Improved Sampling Schedules for Discrete Diffusion Models
Alberto Foresti, Mustapha Bounoua, Giulio Franzese, Luca Ambrogioni, Pietro Michiardi
TL;DR
This work extends thermodynamic and geometric perspectives to discrete diffusion, introducing entropy production as a principled measure of information generation during reverse diffusion and proving a Wasserstein-based speed limit for distributional transport. It derives a practical non-adiabatic entropy estimator using a neural score and proposes two intrinsically motivated sampling schedules, Entropic Discrete Schedule (EDS) and Wasserstein Discrete Schedule (WDS), that distribute timesteps uniformly in entropy or Wasserstein progress. The schedules require no additional training and improve generation quality across count data, music notation, vision, and language tasks at substantially lower compute budgets compared to baselines. Overall, the paper provides both a theoretical framework and a practical, modular approach to boosting the efficiency of discrete diffusion models by aligning sampling with the model’s intrinsic information and transport dynamics.
Abstract
Discrete diffusion models have emerged as a powerful paradigm for generative modeling on sequence data; however, the information-theoretic principles governing their reverse processes remain significantly less understood than those of their continuous counterparts.
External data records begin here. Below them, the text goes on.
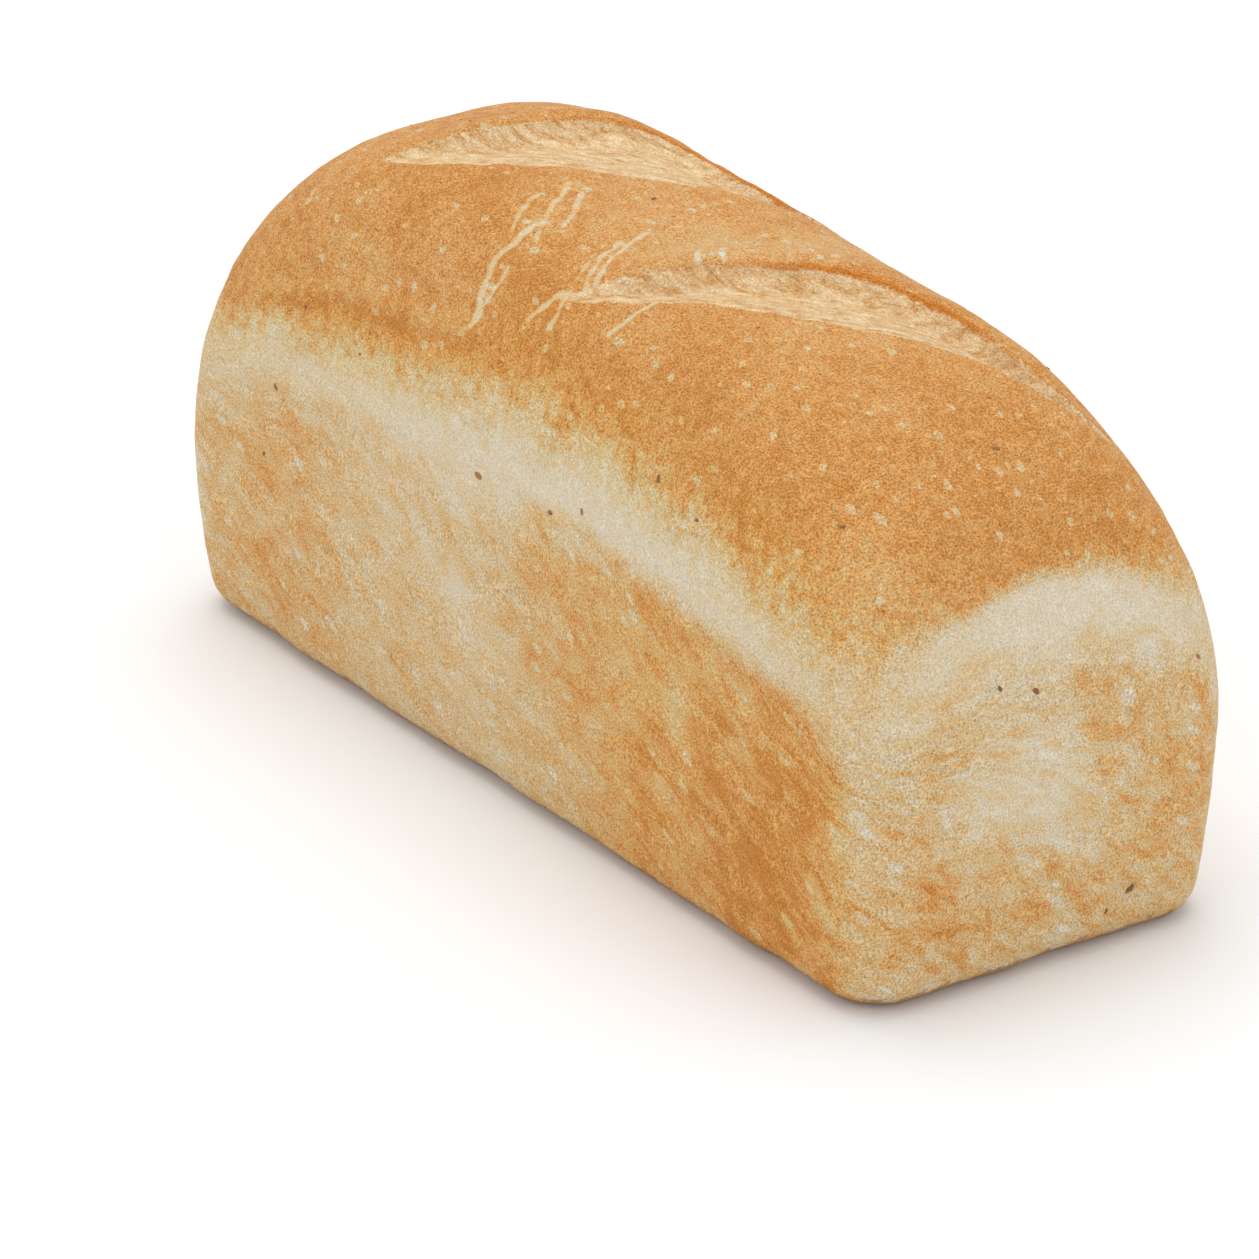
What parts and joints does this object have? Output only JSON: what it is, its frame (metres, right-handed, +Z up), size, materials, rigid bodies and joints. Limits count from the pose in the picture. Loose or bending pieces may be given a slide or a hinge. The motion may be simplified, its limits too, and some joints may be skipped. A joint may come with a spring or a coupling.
{
  "type": "tin loaf",
  "caption": "Whole uncut white tin loaf: oblong, straight pale sides, high domed golden-brown crown with open diagonal slashes.",
  "frame": {"origin": "centre of the loaf's base, midway along and across, on the surface it stands on", "axes": "+X along the loaf, +Y across it, +Z up; the slashes run from the -Y side to the +Y side as they go towards +X"},
  "size_m": [0.2806, 0.1062, 0.1342],
  "materials": {
    "crust": "baked crust, golden brown on the crown and pale cream-tan on the sides, matte with a slight sheen"
  },
  "bodies": {
    "root": {"loaf": "crust"}
  },
  "joints": []
}
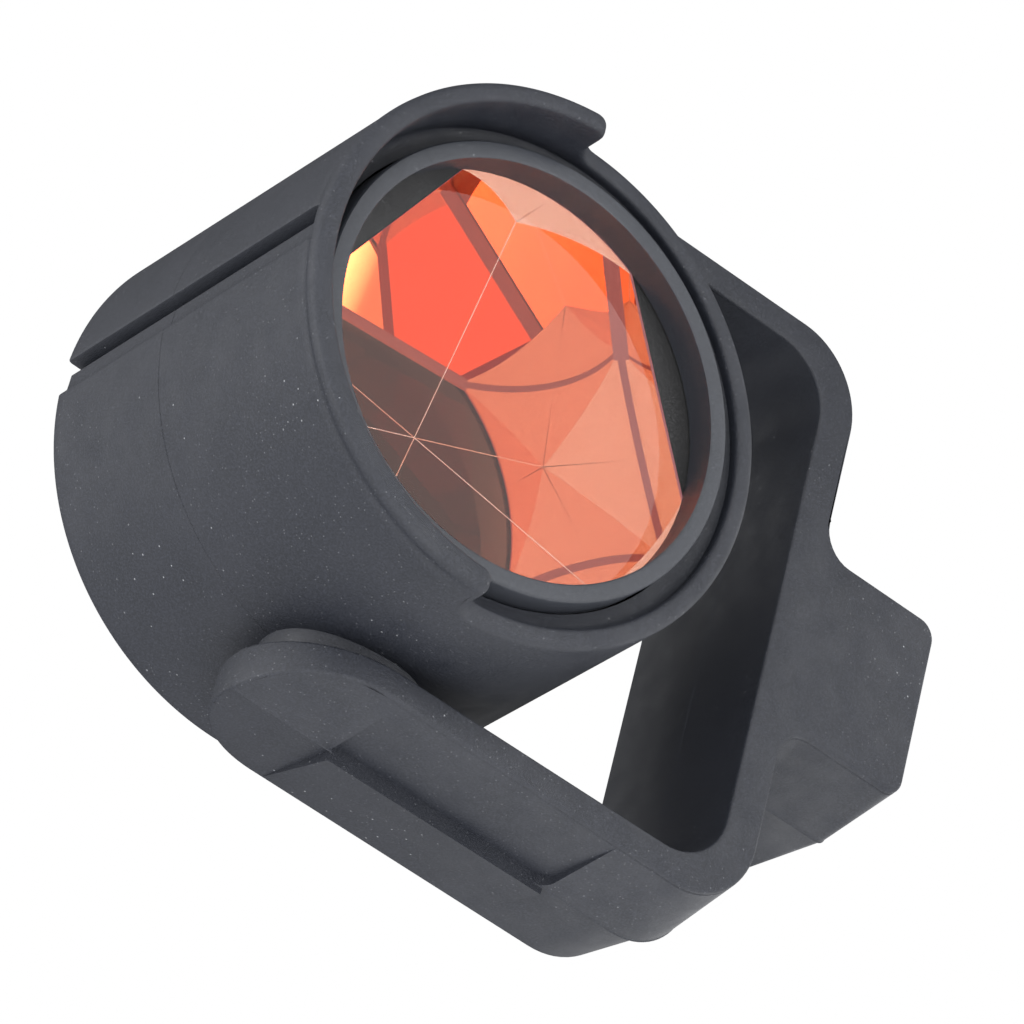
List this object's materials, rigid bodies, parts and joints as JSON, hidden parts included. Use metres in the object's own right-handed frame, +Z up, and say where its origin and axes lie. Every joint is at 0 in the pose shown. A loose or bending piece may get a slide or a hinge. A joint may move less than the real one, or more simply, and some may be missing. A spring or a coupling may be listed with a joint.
{
  "type": "survey prism",
  "caption": "Round corner-cube surveying reflector in a hooded barrel that tilts in a one-piece yoke, with a spring latch for a round spigot in the base.",
  "frame": {"origin": "centre of the spigot socket's mouth, in the plane of the base's underside", "axes": "+X along the tilt axis, +Y away from the glass, towards the back, +Z up along the spigot socket"},
  "size_m": [0.1002, 0.0657, 0.1277],
  "materials": {
    "black_polymer": "fine matte moulded grain",
    "anodised_shell": "black anodised, satin",
    "cover_polymer": "fine matte",
    "optical_glass": "polished",
    "copper_coating": "bright evaporated copper under lacquer",
    "black_rubber": "matte",
    "steel": "bright turned",
    "acetal": "smooth",
    "brass": "turned",
    "latch_polymer": "smooth moulded",
    "base_metal": "black anodised"
  },
  "bodies": {
    "yoke": {"yoke_frame": "black_polymer", "bushing_left": "acetal", "bushing_right": "acetal", "spigot_sleeve": "brass", "latch_spring": "steel", "base_plate": "base_metal", "base_plate_screw_1": "steel", "base_plate_screw_2": "steel", "base_plate_screw_3": "steel", "base_plate_screw_4": "steel"},
    "prism": {"holder_barrel": "black_polymer", "canister_body": "anodised_shell", "front_ring": "anodised_shell", "front_gasket": "black_rubber", "prism_glass": "optical_glass", "prism_coating": "copper_coating", "rear_cushion": "black_rubber", "canister_damper": "black_rubber", "lock_ring": "anodised_shell", "back_cover": "cover_polymer", "back_cover_screw_1": "steel", "back_cover_screw_2": "steel", "back_cover_screw_3": "steel", "trunnion_pin_left": "steel", "trunnion_pin_right": "steel", "friction_washer_left": "black_rubber", "friction_washer_right": "black_rubber"},
    "latch": {"latch_slide": "latch_polymer"}
  },
  "joints": [
    {"name": "tilt", "type": "hinge", "parent": "yoke", "child": "prism", "pos_m": [0, 0, 0.086], "axis": [1, 0, 0], "continuous": true},
    {"name": "latch_press", "type": "slide", "parent": "yoke", "child": "latch", "axis": [0, -1, 0], "range_m": [0, 0.0025], "stiffness_N_per_m": 1200, "springref_m": -0.002, "deforming": ["latch_spring"]}
  ]
}
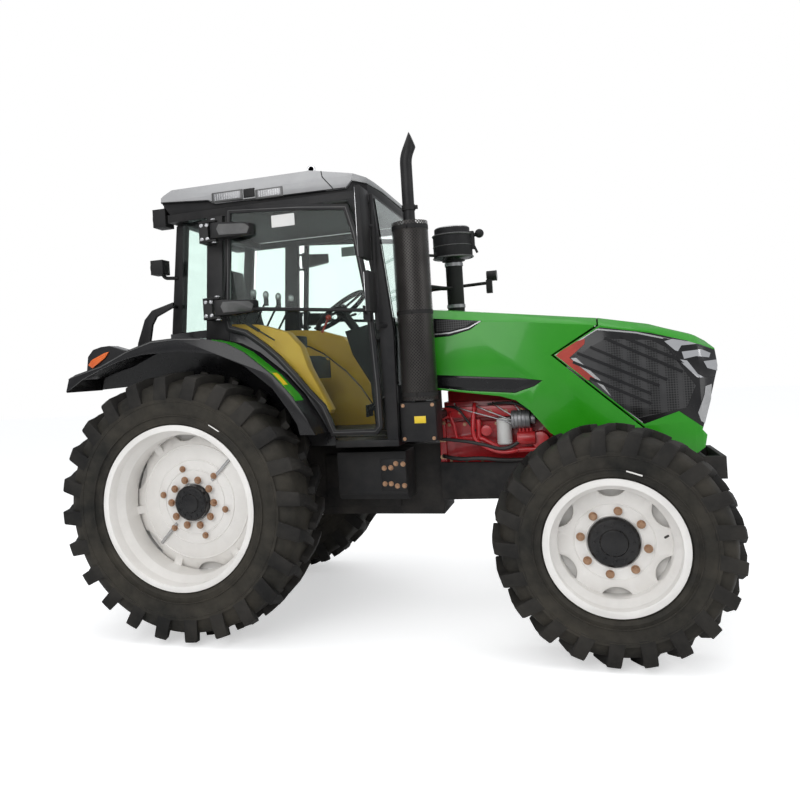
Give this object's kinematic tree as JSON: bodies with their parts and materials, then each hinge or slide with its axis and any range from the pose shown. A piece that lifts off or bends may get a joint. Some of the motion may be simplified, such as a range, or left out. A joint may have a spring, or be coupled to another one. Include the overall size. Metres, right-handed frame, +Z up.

In this work, we bridge this gap by analyzing the reverse process dynamics through the lens of thermodynamic entropy production. We propose the entropy production rate as a rigorous proxy for quantifying information generation, deriving as a byproduct a bound on the Wasserstein distance between intermediate states and the data distribution. Leveraging these insights, we introduce two novel sampling schedules that are uniformly spaced with respect to their corresponding physics-inspired metrics: the Entropic Discrete Schedule (EDS), which is defined by maintaining a constant rate of information gain, and the Wasserstein Discrete Schedule (WDS), which is defined by taking equal steps in terms of the Wasserstein distance. We empirically demonstrate that our proposed schedules significantly outperform state-of-the-art strategies across diverse application domains, including synthetic data, music notation, vision and language modeling, consistently achieving superior performance at a lower computational budget.